Today the National Association of Manufacturers joined 153 other organizations in a letter supporting H.R. 2008, the “Keeping Politics Out of Federal Contracting Act of 2011.”  The legislation would preclude the White House from forcing federal agencies to require entities to disclose their political spending – as well as that of their officers and directors – as a condition of participating in the federal procurement process.

The letter was sent to Chairman Darrell Issa (R-CA) and Ranking Member Elijah Cummings (D-MD) of the House Committee on Oversight and Government Reform, which is scheduled to consider H.R. 2008 tomorrow.

The bill is in response to an April 2011 draft Executive Order that would require disclosures of political contributions by select parties as a condition for bidding on federal contracts.

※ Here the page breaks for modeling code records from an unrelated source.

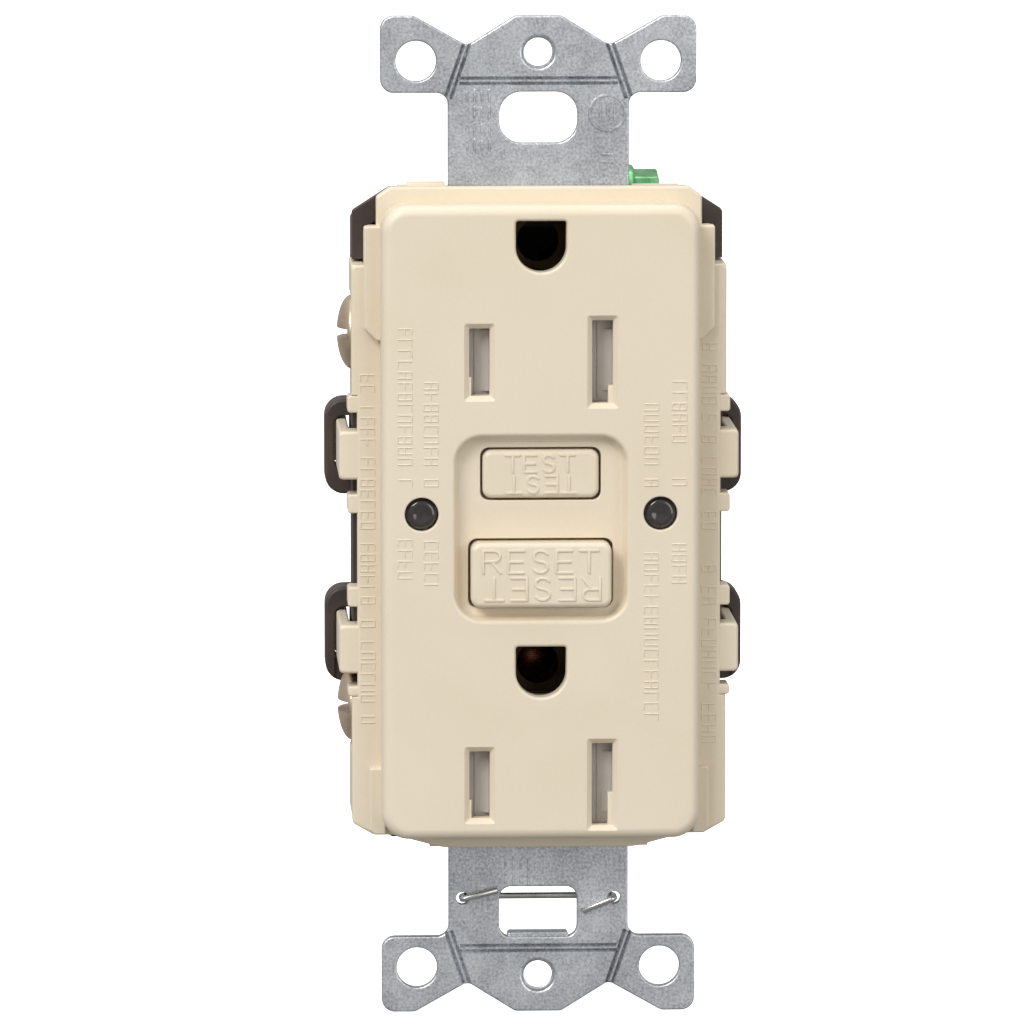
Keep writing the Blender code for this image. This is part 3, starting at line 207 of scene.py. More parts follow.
def ribbon(line: list[Point], width: float, cap_steps: int = 4) -> Outline:
    """Outline of a stroke of even width along a line, with round ends."""
    left: Outline = []
    right: Outline = []
    last = len(line) - 1
    for i, (u, v) in enumerate(line):
        ahead = unit(line[min(i + 1, last)][0] - line[max(i - 1, 0)][0],
                     line[min(i + 1, last)][1] - line[max(i - 1, 0)][1])
        bend = 1.0
        if 0 < i < last:
            first = unit(u - line[i - 1][0], v - line[i - 1][1])
            bend = max(0.5, ahead[0] * first[0] + ahead[1] * first[1])
        reach = width / 2 / bend
        left.append((u - ahead[1] * reach, v + ahead[0] * reach))
        right.append((u + ahead[1] * reach, v - ahead[0] * reach))
    caps = []
    for (u, v), (fu, fv) in ((line[-1], line[-2]), (line[0], line[1])):
        start = math.atan2(v - fv, u - fu) + math.pi / 2
        caps.append([(u + width / 2 * math.cos(start - math.pi * k / cap_steps),
                      v + width / 2 * math.sin(start - math.pi * k / cap_steps))
                     for k in range(1, cap_steps)])
    return left + caps[0] + right[::-1] + caps[1]


def quarter(radius: float, steps: int) -> list[Point]:
    """Distances in from the end and from the side at each facet of a quarter-round edge."""
    turns = [math.pi / 2 * k / steps for k in range(steps + 1)]
    return [(radius * (1 - math.cos(turn)), radius * (1 - math.sin(turn))) for turn in turns]


# ---- Solids in millimetres ---------------------------------------------------------------
Ring = list[bmesh.types.BMVert]


def stitch(shape: Solid, near: Ring, far: Ring) -> None:
    """Faces between two rings of as many points, or between a ring and a single point."""
    sides = max(len(near), len(far))
    for i in range(sides):
        j = (i + 1) % sides
        if len(near) == 1:
            shape.faces.new((near[0], far[j], far[i]))
        elif len(far) == 1:
            shape.faces.new((near[i], near[j], far[0]))
        else:
            shape.faces.new((near[i], near[j], far[j], far[i]))


def capped(shape: Solid, rings: list[Ring]) -> Solid:
    """Closes a row of rings into a solid with an end face at each side."""
    for near, far in zip(rings, rings[1:]):
        stitch(shape, near, far)
    shape.faces.new(rings[0])
    shape.faces.new(rings[-1])
    bmesh.ops.recalc_face_normals(shape, faces=shape.faces)
    return shape


def loft(axis: Axis, layers: list[tuple[float, Outline]]) -> Solid:
    """Closed solid through outlines of equal length, each with its place on the axis."""
    shape = bmesh.new()
    return capped(shape, [[shape.verts.new(axis.spot(along, u, v)) for u, v in outline]
                          for along, outline in layers])


def prism(axis: Axis, outline: Outline, low: float, high: float, low_edge: float = 0.0,
          high_edge: float = 0.0, steps: int = 3) -> Solid:
    """Straight solid whose two end edges are rounded.

    Args:
        axis: Direction that it stands along.
        outline: Its cross-section.
        low: Place of its first end on the axis.
        high: Place of its last end.
        low_edge: Radius of the rounding at the first end, or 0.
        high_edge: Radius of the rounding at the last end, or 0.
        steps: Facets across each rounding.

    Returns:
        The closed solid.
    """
    layers = []
    for end, edge, way in ((low, low_edge, 1), (high, high_edge, -1)):
        rim = [(end, outline)]
        if edge > 0:
            rim = [(end + way * deep, inset(outline, wide)) for deep, wide in quarter(edge, steps)]
        layers += rim if way > 0 else rim[::-1]
    return loft(axis, layers)


def block(x0: float, x1: float, y0: float, y1: float, z0: float, z1: float,
          edge: float = 0.0, corner: float = 0.0) -> Solid:
    """Box along y, with its upright corners and its end edges rounded if they are given."""
    outline = rectangle(x0, x1, z0, z1)
    if corner > 0:
        outline = rounded([(u, v, max(corner, 1.4 * edge)) for u, v in outline], 4)
    return prism(Axis.Y, outline, y0, y1, edge, edge)


def cutter(outline: Outline, front: float, back: float, front_lip: float,
           back_lip: float = 0.0, steps: int = 4, deep: float = 1.0) -> Solid:
    """Tool for a hole along y that leaves a rounded lip at one face or at both."""
    layers = [(front - deep, inset(outline, -front_lip))]
    layers += [(front + along, inset(outline, -out)) for along, out in quarter(front_lip, steps)]
    if back_lip > 0:
        layers += [(back - along, inset(outline, -out))
                   for out, along in quarter(back_lip, steps)]
        layers.append((back + deep, inset(outline, -back_lip)))
    else:
        layers.append((back, outline))
    return loft(Axis.Y, layers)


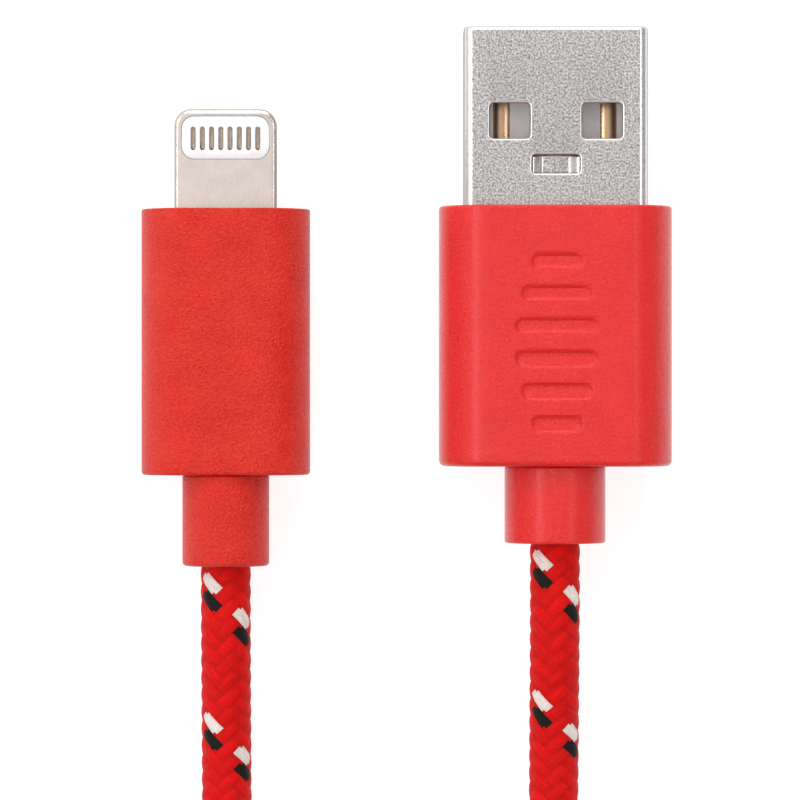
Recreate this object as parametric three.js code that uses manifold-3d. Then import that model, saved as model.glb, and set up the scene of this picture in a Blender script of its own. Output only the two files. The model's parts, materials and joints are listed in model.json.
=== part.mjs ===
// Charging cable: a type A plug and a slim reversible eight-contact plug, joined by one braided cord.
// Millimetres, +Z up. The cable lies on z = 0 with both plugs pointing along +Y, and the origin is on
// that surface under the middle of the two plugs. The cord's spare length is wound into a tied coil.
// Each plug has a frame of its own: y = 0 is its housing's front face, z = 0 is its axis.

import * as THREE from 'three';
import { mergeVertices } from 'three/addons/utils/BufferGeometryUtils.js';
import Module from 'manifold-3d';

const wasm = await Module();
wasm.setup();

// Type A plug
const A_PLACE = [9.75, 5.92, 4.0];
const A_HOUSING = { width: 15.2, height: 8.0, radius: 3.2, length: 16.95 };
const A_COLLAR = { width: 6.6, height: 6.2, radius: 3.0, length: 5.02 };
const A_CHAMBER = { width: 13.4, height: 6.4, radius: 2.0 };
const SHELL_WIDTH = 12.0;
const SHELL_HEIGHT = 4.5;
const SHELL_SHEET = 0.3;
const SHELL_FOLD = 0.6;
const SHELL_REACH = 11.66;
const SHELL_TAIL = 7.5;
const SHELL_WINDOW = { width: 2.6, length: 2.3, radius: 0.25, behindTip: 6.15, offset: 3.0 };
const SHELL_LATCH = { width: 3.1, length: 1.2, radius: 0.2, behindTip: 8.95, depth: 0.6 };
const TONGUE_TOP = -0.05;
const TONGUE_TIP = 10.9;
const TONGUE_BLOCK = 1.7;
const A_CONTACT_WIDTH = 1.0;
const A_CONTACT_SHEET = 0.2;
const A_CONTACTS = [
  { x: -3.5, tip: 9.9 },
  { x: -1.0, tip: 8.9 },
  { x: 1.0, tip: 8.9 },
  { x: 3.5, tip: 9.9 },
];
const GRIP_WIDTHS = [3.2, 4.5, 5.3, 5.3, 4.5, 3.2];
const GRIP = { bar: 0.9, pitch: 2.1, depth: 0.2, middle: -8.9 };

// Eight-contact plug
const E_PLACE = [-11.82, 5.78, 3.2];
const E_HOUSING = { width: 11.06, height: 6.4, radius: 3.1, length: 17.4 };
const E_COLLAR = { width: 5.7, height: 5.7, radius: 2.84, length: 5.96 };
const E_CHAMBER = { width: 9.5, height: 4.9, radius: 2.3 };
const BLADE = { width: 6.7, height: 1.5, reach: 6.57, tail: 3.0, corner: 1.1, edge: 0.25 };
const INSERT = { width: 5.8, length: 2.8, radius: 0.85, middle: 4.66 };
const PAD = { width: 0.28, length: 1.5, sheet: 0.17, pitch: 0.605, middle: 4.64, count: 8 };
const BOARD = { width: 7.4, nose: 5.0, sheet: 0.76, front: 3.2, shoulder: -3.2, rear: -10.6 };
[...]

The draft order is an attack on the First Amendment and suffers from severe legal and policy defects that would, if signed, immediately damage the federal contracting process.

From the letter:

The legislation reaffirms the principle, currently embodied in federal procurement laws, that the Executive Branch has an obligation to procure goods and services based on the best value for the American taxpayer, and not on political considerations. It also reaffirms the principle that the Administration cannot enact through executive fiat legislation that Congress has considered and explicitly rejected.

The NAM thanks Rep. Issa for his leadership on this issue and urges members of the Committee on Oversight and Government to approve H.R. 2008.

Erik Glavich is director of legal and regulatory policy, National Association of Manufacturers.